On Monday, Luttrell signed a county commission resolution to extend such a contract, carrying with it a $397,000 federal stipend, and indicated he would sign the contract itself in short order.

Last week, after the commission voted 9-4 to approve the contract, Carter, who has held several Democratic Party offices and who co-hosts Eyes on Memphis, a weekly public-affairs program on KWAM, 990 AM, talked Harvey, one of three Democrats to vote for the CCHS contract, into using his position as someone on the prevailing side of that vote to call for a reconsideration at the commission's next meeting on Monday, October 31st. Parliamentary procedure mandates that only someone who had previously been with the majority on a completed vote can seek such a formal reconsideration.

Four of the commission's seven Democrats voted against the CCHS contract last Monday, either because they preferred the bid of Planned Parenthood, the traditional local provider of Title X services, on the merits or because they resisted state GOP efforts to disenfranchise Planned Parenthood, or for both reasons.
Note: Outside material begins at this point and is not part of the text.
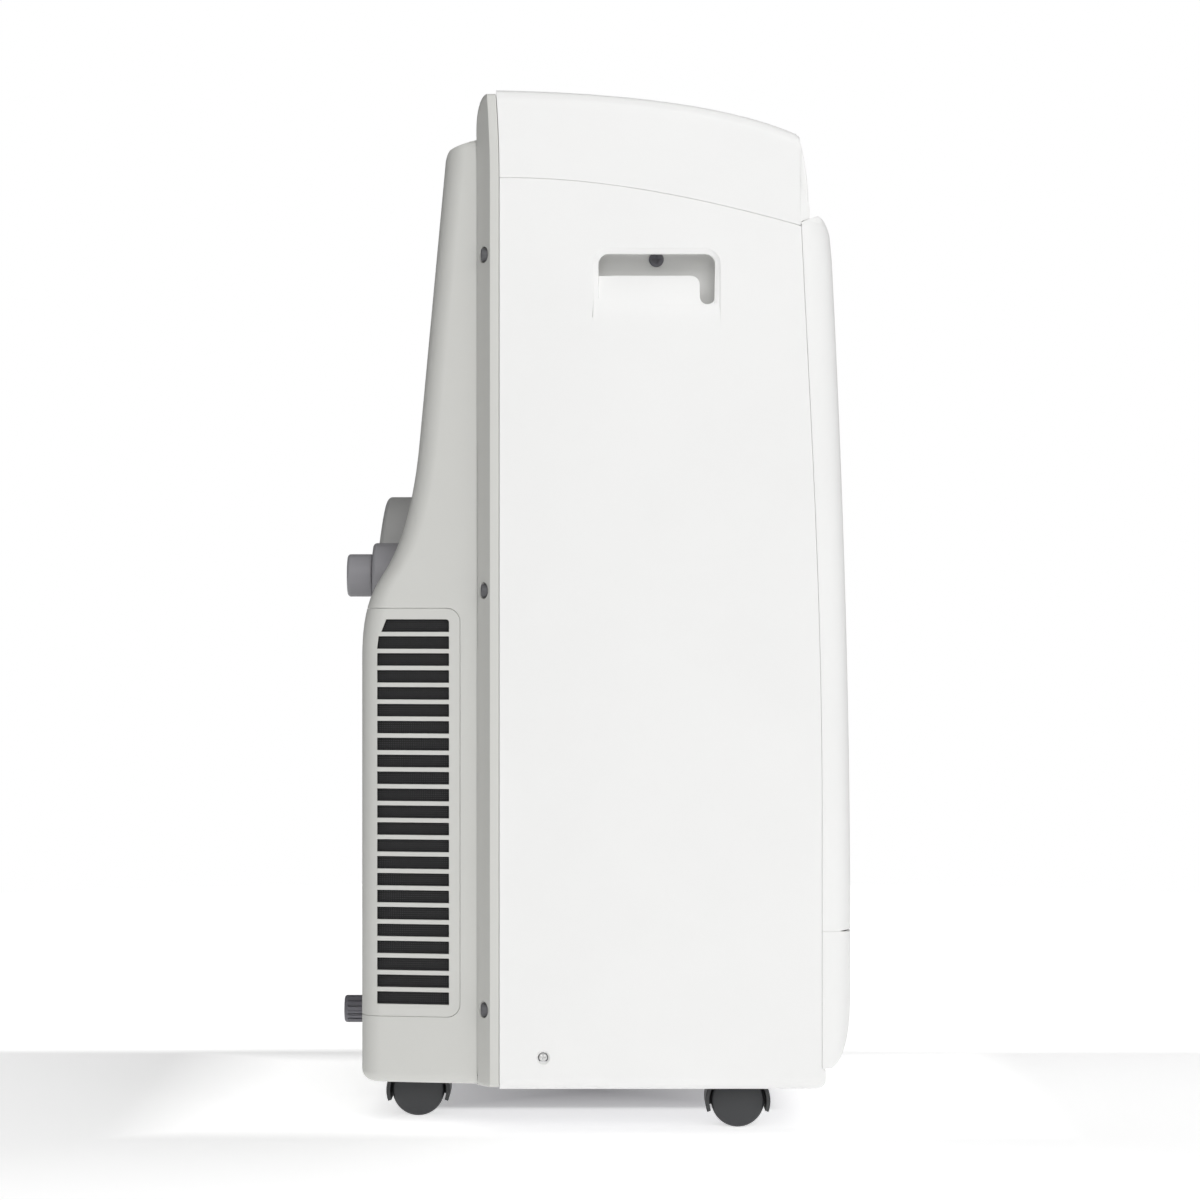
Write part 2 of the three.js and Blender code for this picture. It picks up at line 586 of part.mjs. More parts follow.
const hingeEars = [-1, 1].map((side) => cut(
  extrude("x", roundRect(-162, -149, 676.2, 685, 3),
    side < 0 ? -HALF_WIDTH + 1 : FLAP_NICHE.half, side < 0 ? -FLAP_NICHE.half : HALF_WIDTH - 1),
  rod("x", 2.2, -THROUGH, THROUGH, [0, FLAP_PIVOT.y, FLAP_PIVOT.z], 10)));

add("top_cover", WHITE, join(
  cut(
    extrude("x", coverOutline(0, COVER_FRONT, PANEL_REAR, 600), -HALF_WIDTH, HALF_WIDTH),
    extrude("x", coverOutline(WALL, FLAP_NICHE.wall + WALL, PANEL_REAR + 10, 590),
      WALL - HALF_WIDTH, HALF_WIDTH - WALL),
    extrude("x", underSeam, -THROUGH, THROUGH),
    box(-FLAP_NICHE.half, FLAP_NICHE.half, -THROUGH, FLAP_NICHE.wall, 600, 734.2),
    box(-MOUTH.half, MOUTH.half, -THROUGH, -140, MOUTH.low, MOUTH.high),
    tiltedBox(FASCIA.half + GAP, FASCIA.reach + GAP, -8, 20)),
  ...hingeEars));

// ---------------------------------------------------------------- control panel

const fascia = new THREE.Group();
fascia.position.set(0, FASCIA.y, FASCIA.z);
fascia.rotation.x = FASCIA.tilt;
casing.add(fascia);

const BUTTON_R = 5.2;
const PRESS = 1.5;
const DISPLAY = { low: -36, high: 18, reach: 10 };

const buttonHoles = Object.values(BUTTONS).map((x) =>
  rod("z", BUTTON_R + 0.5, -10, 10, [x, 0, 0], 10));
add("control_panel", BLACK, cut(
  box(-FASCIA.half, FASCIA.half, -FASCIA.reach, FASCIA.reach, -3, 0),
  box(DISPLAY.low, DISPLAY.high, -DISPLAY.reach, DISPLAY.reach, -5, 5),
  ...buttonHoles), fascia);
add("display_window", ENAMEL, box(
  DISPLAY.low + 0.3, DISPLAY.high - 0.3, 0.3 - DISPLAY.reach, DISPLAY.reach - 0.3, -3, 0.2), fascia);
const switches = Object.values(BUTTONS).map((x) => box(x - 3, x + 3, -3, 3, -9.5, -6 - PRESS - 0.3));
add("control_board", BOARD, join(
  box(-84, 84, -20, 20, -11, -9.4), ...switches), fascia);
for (const [name, x] of Object.entries(BUTTONS)) {
  add(`button_${name}`, WHITE, rod("z", BUTTON_R, -6, 1.2, [x, 0, 0], 10), fascia);
}

// ---------------------------------------------------------------- air outlet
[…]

Three Democrats — Harvey, Steve Mulroy, and Justin Ford — joined the commission's six Republicans to approve the CCHS contract. Each did so in a context of some ambivalence. Mulroy and Ford had voted the other way in a preliminary vote the previous Wednesday in committee, while Harvey abstained.
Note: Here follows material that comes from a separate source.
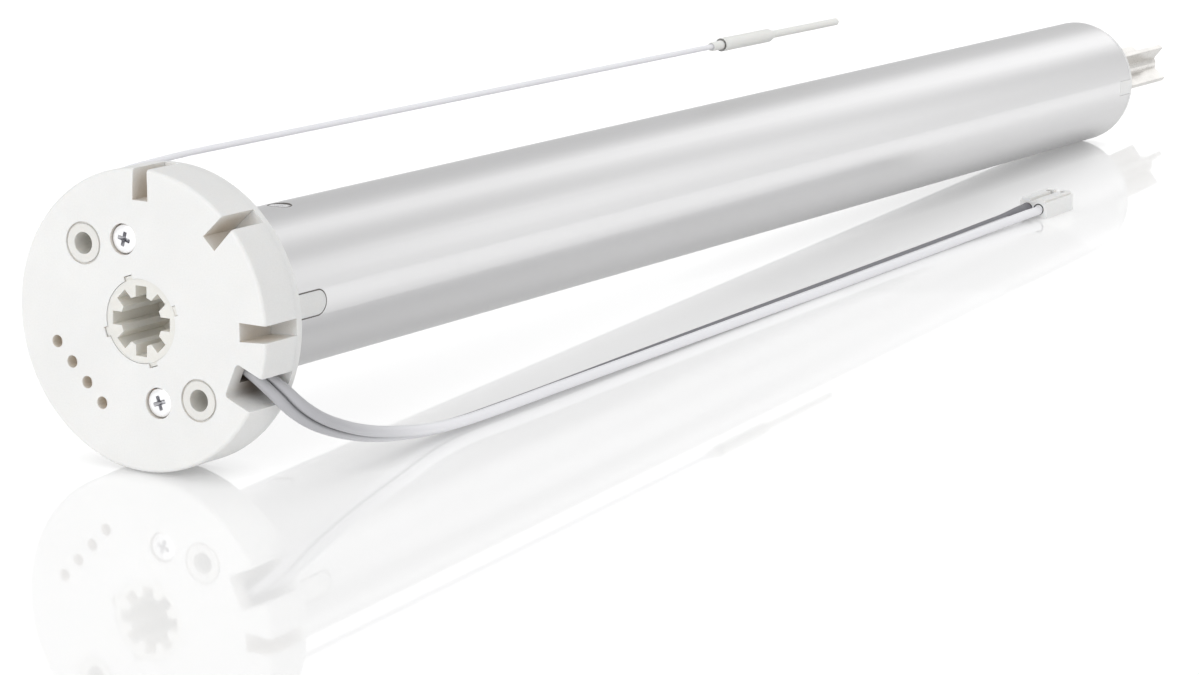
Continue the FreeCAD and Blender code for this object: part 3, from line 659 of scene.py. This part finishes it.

Ford has not stated publicly his reasons for changing his vote. Mulroy agonized over the matter and voted for the CCHS contract last week only after obtaining spoken assurances from county CAO Harvey Kennedy that Christ Community Health Services would be held to strict compliance with the terms of the county's request for proposal on Title X.

Strict compliance, in that context, meant, for example, that CCHS would faithfully provide third-party referrals to patients seeking emergency contraception (e.g., via the "morning after" pill), though the agency would not perform such measures on its own premises. It also meant that CCHS would include abortion in the alternatives it described to patients, though, again, no such procedure would be performed at any of the CCHS centers (seven, including one mobile unit).

Abortion itself is not directly covered by Title X funding, though Planned Parenthood's historical inclusion of abortion among the services it provides patients at large has been the sticking point for the social conservatives who loom large in the state GOP establishment. Only a technical flaw in a General Assembly measure last spring kept Planned Parenthood from being proscribed from Title X funding altogether.

Subsequently, state GOP officials lobbied hard for county health departments on their own to exclude Planned Parenthood from Title X activities.

Local Planned Parenthood director Barry Chase has indicated his agency may sue for the right to continue as a Title X participant.

• The pace of local school-merger activities continues to pick up. A group of Chattanoogans involved in the mid-'90s Hamilton County school merger related their experiences last week to a joint meeting of the new 23-member interim county school board and the 21-member planning commission required by the Norris-Todd bill.

Meanwhile, the interim school board was scheduled for another meeting this week.